Confesso que no primeiro momento eu pensei: “Mas que saco, a gente não pode sentar um minuto que já tem gente pedindo?” Um segundo depois eu já estava saindo do meu universo umbigo e caindo na real. “É uma mãe pedindo ajuda, Isabela!”. Depois de conhecer tantas histórias, justo eu, não iria ter empatia por aquela mulher?
 
Meu marido disse que iria comprar o chocolate para o garoto, que só ia terminar a bebida. Enquanto isso alguém chamou o segurança da loja. O moço pediu para ela sair, com educação. Ela respondeu que não ia sair. Me surpreendi com a coragem.
 
Alexandre se levantou e foi ver o que comprar para o menino. Enquanto isso continuei tomando meu cappuccino e puxando papo com ela que me contou que tem seis filhos, dois já casados, um de quase 18 anos e três menores.
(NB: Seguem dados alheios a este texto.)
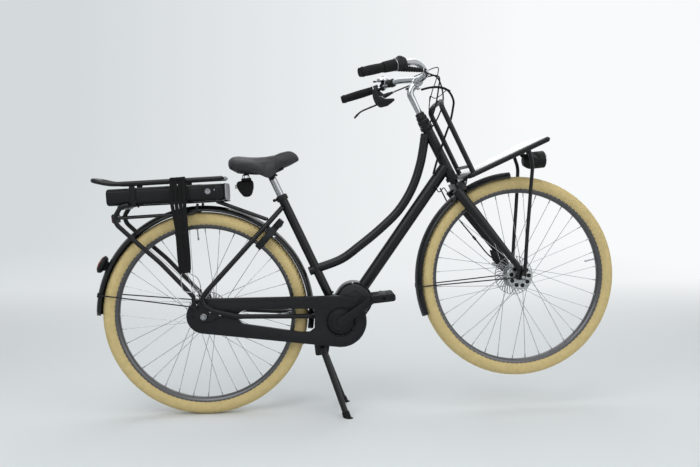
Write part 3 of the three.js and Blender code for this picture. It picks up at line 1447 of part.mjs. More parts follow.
// Stand: a pin through the block and two splayed legs with feet cut level with the floor
const standGroup = new THREE.Group();
standGroup.position.copy(standAt);
bike.add(standGroup);
const footShares = [[0.4027, -0.3646]][0];
const foot = spot(footShares, -standFootY).sub(standAt.clone().setY(0));
const hip = vec(0, -standLegInnerY, 0);
const ankle = hip.clone().lerp(foot, 0.9);
const legDown = foot.clone().sub(hip).normalize();
const toe = foot.clone().addScaledVector(legDown, 30);
const legs = join(
  pinY(0, 0, -standLegInnerY, standLegInnerY, standPinRadius, 12),
  pair(rod(hip.clone().addScaledVector(legDown, -12), ankle, standLegRadius, standLegRadius, 8)),
  pair(rod(ankle, toe, standFootRadius, standFootRadius, 10)),
);
// The floor as a slab in the stand's own frame
const floorSlab = new THREE.BoxGeometry(wheelbase, wheelbase, 2 * tyreSection);
floorSlab.translate(0, 0, -tyreSection);
const toStand = new THREE.Matrix4()
  .makeTranslation(-standAt.x, 0, -standAt.z)
  .multiply(new THREE.Matrix4().makeRotationY(pitch))
  .multiply(new THREE.Matrix4().makeTranslation(0, 0, -tyreRadius));
floorSlab.applyMatrix4(toStand);
node(standGroup, "stand_legs", cut(legs, solid(floorSlab)), black);

// Cables
const bundleShares = [[0.7451, 0.6195], [0.7752, 0.6239], [0.8035, 0.6221], [0.831, 0.6097], [0.8451, 0.5761], [0.8407, 0.5531], [0.8274, 0.5124], [0.8062, 0.469], [0.7858, 0.4248], [0.7717, 0.3938], [0.7575, 0.3558]];
const bundleYs = [-34, -30, -28, -28, -28, -28, -28, -28, -28, -26, -20];
const shiftCableShares = [[0.7681, 0.6566], [0.8035, 0.6531], [0.8239, 0.6336], [0.831, 0.6097]];
const shiftCableYs = [-160, -105, -58, -28];
const brakeCableShares = [[0.754, 0.6584], [0.8009, 0.6496], [0.8301, 0.6212], [0.8451, 0.5761]];
const brakeCableYs = [150, 90, 25, -28];
const bootEnd = spot(bootShares, bootY);
const bootDown = bootEnd.clone().sub(bootRoot).normalize();
const leverEndDown = leverEnd.clone().sub(leverMid).normalize();
const leave = (from, way, distance) => from.clone().addScaledVector(way, distance);
const shiftLine = [leave(bootEnd, bootDown, 0.5), leave(bootEnd, bootDown, 14), ...placed(shiftCableShares, shiftCableYs)];
const brakeLine = [leave(leverEnd, leverEndDown, 0.5), leave(leverEnd, leverEndDown, 14),
  ...placed(brakeCableShares, brakeCableYs)];
const cables = join(
  tube(smooth(placed(bundleShares, bundleYs), 16), 4, 6),
  tube(smooth(shiftLine, 9), 2.8, 6),
  tube(smooth(brakeLine, 10), 2.8, 6),
);
node(steered, "control_cables", cables, rubber);
const frontCableShares = [[0.7903, 0.3097], [0.8221, 0.2345], [0.8938, 0.1239], [0.9274, 0.0743], [0.9522, 0.0531], [0.9664, 0.0469]];
const frontCableYs = [56, 56, 55, 52, 48.1, 48.1];
node(steered, "front_brake_cable", tube(smooth(placed(frontCableShares, frontCableYs), 9), 2.5, 6), rubber);

// The part's origin is the bottom centre of its box.
const part = new THREE.Group();
part.add(bike);
part.updateMatrixWorld(true);
const bounds = new THREE.Box3().setFromObject(bike, true);
bike.position.x -= (bounds.min.x + bounds.max.x) / 2;
bike.position.y -= (bounds.min.y + bounds.max.y) / 2;
bike.position.z -= bounds.min.z;
part.updateMatrixWorld(true);

export default part;
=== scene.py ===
"""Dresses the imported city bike. Each sub-assembly is a class that makes its own surfaces and finishes.

Lengths inside the classes are millimetres in the bike's own frame: the origin is the rear axle, x is
forward, y is the rider's left and z is up. A Place carries them into metres in the part's frame.
"""

from __future__ import annotations

import json
import logging
import math
from dataclasses import dataclass
from enum import Enum
from typing import Sequence

import bmesh
import bpy
import numpy as np
from mathutils import Matrix, Vector

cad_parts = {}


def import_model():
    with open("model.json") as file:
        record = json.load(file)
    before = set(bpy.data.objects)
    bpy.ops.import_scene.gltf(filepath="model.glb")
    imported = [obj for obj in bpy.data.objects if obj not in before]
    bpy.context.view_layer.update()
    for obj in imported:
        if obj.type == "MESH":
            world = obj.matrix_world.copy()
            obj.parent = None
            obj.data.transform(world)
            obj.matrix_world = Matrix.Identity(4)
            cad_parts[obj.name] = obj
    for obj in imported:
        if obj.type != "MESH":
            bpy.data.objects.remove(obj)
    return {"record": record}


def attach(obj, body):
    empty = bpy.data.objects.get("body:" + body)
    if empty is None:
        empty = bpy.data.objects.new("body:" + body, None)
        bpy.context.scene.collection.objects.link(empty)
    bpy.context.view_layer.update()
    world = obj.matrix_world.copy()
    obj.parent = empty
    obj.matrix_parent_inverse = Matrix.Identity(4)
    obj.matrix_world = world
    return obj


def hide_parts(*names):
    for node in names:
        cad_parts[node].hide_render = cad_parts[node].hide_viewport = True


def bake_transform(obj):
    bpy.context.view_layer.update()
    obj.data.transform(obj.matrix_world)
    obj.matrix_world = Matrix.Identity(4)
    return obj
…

O pequeno que estava no colo dela tem 3 anos e se chama Davi.

Ela me contou que mora em um barraco, numa favela e que estava ali para conseguir algum dinheiro e comida para as crianças. É o jeito que ela dá para sobreviver e sustentar as crianças.
 
Notando o incômodo dos outros clientes, terminei minha bebida, me levantei e continuei conversando com ela. O barraco já pegou fogo e ela perdeu tudo que tinha, reconstruiu do jeito que deu. A sobrinha de 13 anos chegou, uma menina linda, que gosta de estudar, mas que também não tem muitas oportunidades.



Fui saindo da loja com ela, para continuar a conversa no sol, e longe dos olhares daqueles clientes racistas. Alexandre pagou, saiu da loja e entregou o pacote para o menino e fomos embora.
 
Enquanto ele estava no caixa um cliente apareceu lá reclamando que não deviam deixar "essas pessoas" entrarem, que se acostumam e vão fazer isso sempre, aquele papo todo, nem preciso entrar em detalhes. Era uma mãe, vulnerável, com um filho no colo. Mas era uma mulher preta e pobre e como isso incomoda o “cidadão de bem”.
 
A inflação, o desemprego, a fome, a desigualdade, isso deveria incomodar, mas quem incomoda são as pessoas mais atingidas, mas prejudicadas, mais vulneráveis. Aquelas pessoas que queriam que fossem invisíveis, mas estão pelas ruas. Cada vez mais gente morando na rua. Cada vez mais famílias inteiras morando na rua. Precisando pedir.
 
A moça deve ser mais nova que eu, certamente nunca teve acesso a algum tipo de controle de natalidade. Não tinha um dos dentes da frente. Reconstruiu o barraco que pegou fogo, perdeu tudo duas vezes. O pai da criança? Ah, o pai está off...




 
Em outros tempos, acredito que ela teria sido forçada a sair da loja, mas hoje tem lei, racismo é crime, isso inibe um pouco, mas não evita que cliente branco fique incomodado. E olha que a moça nem passou perto da mesa dele...
 
Não estou contando nenhuma novidade, cenas como essa são corriqueiras, agora, com a fome aumentando, cada vez tem mais gente na rua pedindo. É mais cômodo pegar o seu incômodo e reclamar na gerência. É mais cômodo desviar o olhar para a realidade de milhares.
 
Enquanto tem milionários fazendo fila para comprar jatinhos tem uma multidão fazendo fila querendo casa e comida. Essa catástrofe que se passa em nosso país tem que aparecer, tem que incomodar. Temos que nos incomodar para que possamos entender que não está tudo bem, que precisa mudar!